Di Decathlon e Tezenis.

giovedì 8 novembre 2012

CALDE ARROSTE


C'era un signore tutto vestito di marrone e nero, con una barba scura, che tutti i giorni si piazzava in un angolo anonimo di un quartiere anonimo in cui passavo in bici, armato di calderone bucherellato e di carbonella, e si metteva a vendere caldarroste. Per farsi riconoscere, aveva un cartello attaccato al macchinario, con su scritto CALDE ARROSTE.
Uno non sapeva se per lui calde fosse l'aggettivo e arroste il sostantivo, oppure calde il sostantivo e arroste un aggettivo che avrebbe voluto dire arrostite. Probabilmente, però, il signore manco si era posto tutte queste domande relative all'analisi grammaticale. Probabilmente.

Un giorno sono passata in bicicletta davanti all'anonimo angolo e il signore fuligginoso non c'era più.
Sarà fallito, mi sono detta.

Ho girato l'angolo e l'ho visto in mezzo alla rotonda, dove arrivavano tutte le strade, con uno sgargiante ombrellone giallo, e con il cartello CALDARROSTE tutto colorato.
Sarà andato da un incubatore d'impresa sicuramente, mi sono detta.

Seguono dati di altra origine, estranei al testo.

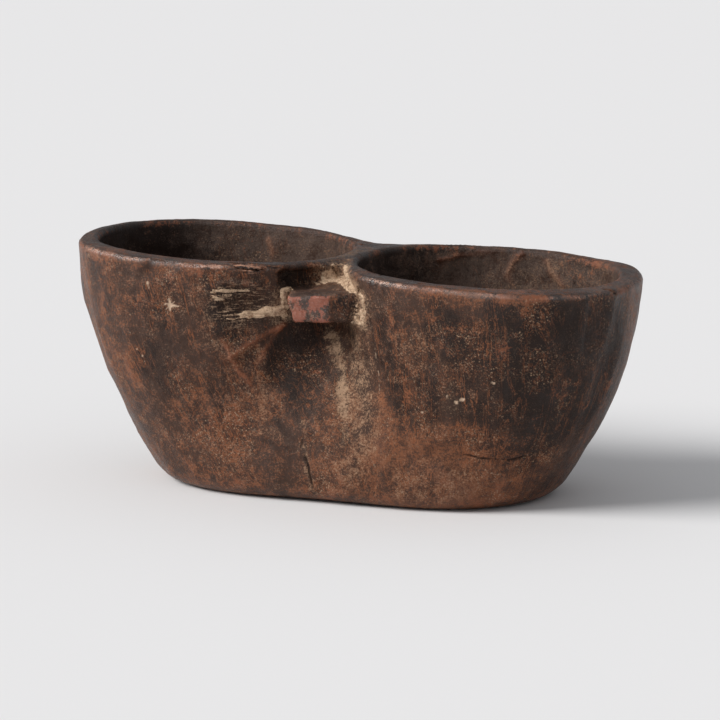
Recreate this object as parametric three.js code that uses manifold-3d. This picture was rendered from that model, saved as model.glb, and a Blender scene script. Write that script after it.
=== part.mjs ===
// A double bowl carved from one block of wood: two deep cups side by side, a waist
// between them, and a short lug standing in the front of the waist, just below the rim.
// Dried pale crust clings round the lug and in a shallow scar beside it.
// Millimetres. X runs along the two bowls, -Y is the side with the lug, +Z is up, and
// the block stands on Z = 0 with its origin at the middle of its underside.

import * as THREE from 'three';
import { ParametricGeometry } from 'three/addons/geometries/ParametricGeometry.js';
import { mergeVertices } from 'three/addons/utils/BufferGeometryUtils.js';
import Module from 'manifold-3d';

// ---------------------------------------------------------------- driving sizes

const CLEARANCE = 0.3; // air kept between one piece and the next

// Block, measured over its outside.
const RIM_LENGTH = 300;
const RIM_WIDTH = 140;
const BASE_LENGTH = 208;
const BASE_WIDTH = 90;
const BASE_SHIFT = 1.5; // the underside sits this far towards the right end
const HEIGHT = 120.6; // at the waist
const RIM_FALL = 12; // the rim is this much lower at the right end than at the left
const RIM_LOBE_SPACING = 152; // between the middles of the two lobes
const BASE_LOBE_SPACING = 120;
const RIM_SHOULDER = 3.2; // radius worn on the outside of the rim
const BASE_EDGE = 7; // radius worn round the underside

// How softly one lobe runs into the other: a small value is a sharp crease.
const WAIST_SOFTNESS = { front: 16, rear: 50, base: 150 };
const CREASE_FULL = 0.9; // share of the height above which the crease is at its sharpest
const WAIST_BLEND = 20; // the front softness turns into the rear one over this far each way
const LOBE_SQUARENESS = { left: 2.2, right: 2.45, base: 2 }; // 2 is an ellipse
const FLARE = { length: 2.06, width: 2.06 }; // 1 is a straight wall, more is a fuller belly

// Walls left round the cups.
const END_WALL = { left: 8.5, right: 12 };
const FRONT_WALL = 14;
const REAR_WALL = 6.5;
const SEPTUM = 11.5; // wall between the two cups, at the rim
const SEPTUM_OFFSET = -1.8; // its middle, off the middle of the block
const FLOOR = 14;
const FLOOR_END_WALL = 11;
const FLOOR_SIDE_WALL = 4;
const FLOOR_SEPTUM = 17;
const CUP_FLOOR_EDGE = 26; // radius between a cup's floor and its wall
const CUP_LIP = 2.6; // radius worn on the inside of the rim
const CUP_SQUARENESS = 2.15;

// Lug.
const LUG_DROP = 12; // top of the lug below the rim
const LUG_THICKNESS = 14.5;
const LUG_SETBACK = 7.5; // its end stands this far short of the lobes' widest line
const LUG_END_WIDTH = 21.5;
const LUG_ROOT_WIDTH = 39;
const LUG_ROOT_SHIFT = 1.5; // middle of the root, off the middle of the block
const LUG_END_SHIFT = -4; // middle of the end, off the middle of the block
const LUG_END_SKEW = 5.5; // the end's right corner stands back by this much
const LUG_RISE = 4; // its top climbs this much from the end to the middle of the block
const LUG_EDGE = 2.4; // radius worn on its edges
const LUG_UNDERCUT = 0.82; // width of the underside as a share of the top

// Scar beside the lug.
const SCAR_LENGTH = 44;
const SCAR_HEIGHT = 23;
const SCAR_DEPTH = 4;
const SCAR_BULGE = 11; // radius of the hollow, square to the wall
const SCAR_FROM_LUG = 20; // middle of the scar to the lug's left root

// Dried crust.
const COLLAR_THICKNESS = 1.5;
const COLLAR_WIDTH = 5.5; // how far the collar reaches past the lug's sides
const COLLAR_PEAK = 10; // how far it climbs above the lug, in the crease
const SCAR_CRUST_THICKNESS = 2.8;
const SCAR_CRUST_HEIGHT = 8;

// Smoothness of the faceted surfaces.
const BLOCK_TURN_STEPS = 112;
const BLOCK_WALL_STEPS = 12;
const CUP_TURN_STEPS = 64;
const CUP_WALL_STEPS = 8;
const EDGE_STEPS = 3;
const LOWER_EDGE_STEPS = 4;
const ABOVE_RIM = 8; // how far a cutting form runs past the rim

const { clamp, lerp, smoothstep } = THREE.MathUtils;

const wood = new THREE.MeshStandardMaterial({ color: 0x5d4335, roughness: 0.55, metalness: 0 });
const paleCrust = new THREE.MeshStandardMaterial({ color: 0xb9997f, roughness: 0.95, metalness: 0 });
const scarCrust = new THREE.MeshStandardMaterial({ color: 0xad8f70, roughness: 0.95, metalness: 0 });

// ---------------------------------------------------------------- solids

const wasm = await Module();
wasm.setup();

// Turns a closed three.js geometry into a solid that can be joined and cut.
function solidFrom(geometry) {
  const bare = geometry.clone();
  for (const name of ['normal', 'uv']) bare.deleteAttribute(name);
  const merged = mergeVertices(bare, 1e-4);
  const corners = merged.index.array;
  const triangles = [];
  for (let i = 0; i < corners.length; i += 3) {
    const [a, b, c] = corners.slice(i, i + 3);
    if (a !== b && b !== c && c !== a) triangles.push(a, b, c);
  }
  return new wasm.Manifold(new wasm.Mesh({
    numProp: 3,
    vertProperties: new Float32Array(merged.attributes.position.array),
    triVerts: new Uint32Array(triangles),
  }));
}

// Turns a solid back into a named mesh.
function meshFrom(name, solid, material) {
  const { vertProperties, triVerts } = solid.getMesh();
  const geometry = new THREE.BufferGeometry();
  geometry.setAttribute('position', new THREE.BufferAttribute(vertProperties, 3));
  geometry.setIndex(new THREE.BufferAttribute(triVerts, 1));
  geometry.computeVertexNormals();
  const mesh = new THREE.Mesh(geometry, material);
  mesh.name = name;
  return mesh;
}

// ---------------------------------------------------------------- outlines

// Distance outside one rounded lobe, near enough to true millimetres at its edge.
function lobeDistance(x, y, lobe) {
  const { centre, reach, squareness } = lobe;
  const across = Math.abs((x - centre.x) / reach.x) ** squareness;
  const along = Math.abs((y - centre.y) / reach.y) ** squareness;
  return ((across + along) ** (1 / squareness) - 1) * (reach.x + reach.y) / 2;
}

function smoothUnion(a, b, softness) {
  const share = clamp(0.5 + 0.5 * (b - a) / softness, 0, 1);
  return lerp(b, a, share) - softness * share * (1 - share);
}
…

Il giorno dopo ho incontrato di nuovo il signore, ma, per la prima volta in anni e anni, era senza castagne.
Mi sono chiesta perchè non lavorasse, dopo l'exploit del giorno prima.
Per giorni e giorni ho continuato a passare là davanti, ma delle caldarroste nessuna traccia.
A volte vedevo il signore passeggiare tranquillamente, ma sempre senza il baracchino.

Mi sono chiesta a lungo perchè abbia abbandonato la sua attività proprio nel momento in cui pareva svilupparsi in modo decente.

Poi ho trovato la risposta.

Meglio lasciare quando si è sulla cresta dell'onda.
Così si sarà ricordati fulgidi, vincenti, e addirittura con l'insegna scritta giusta.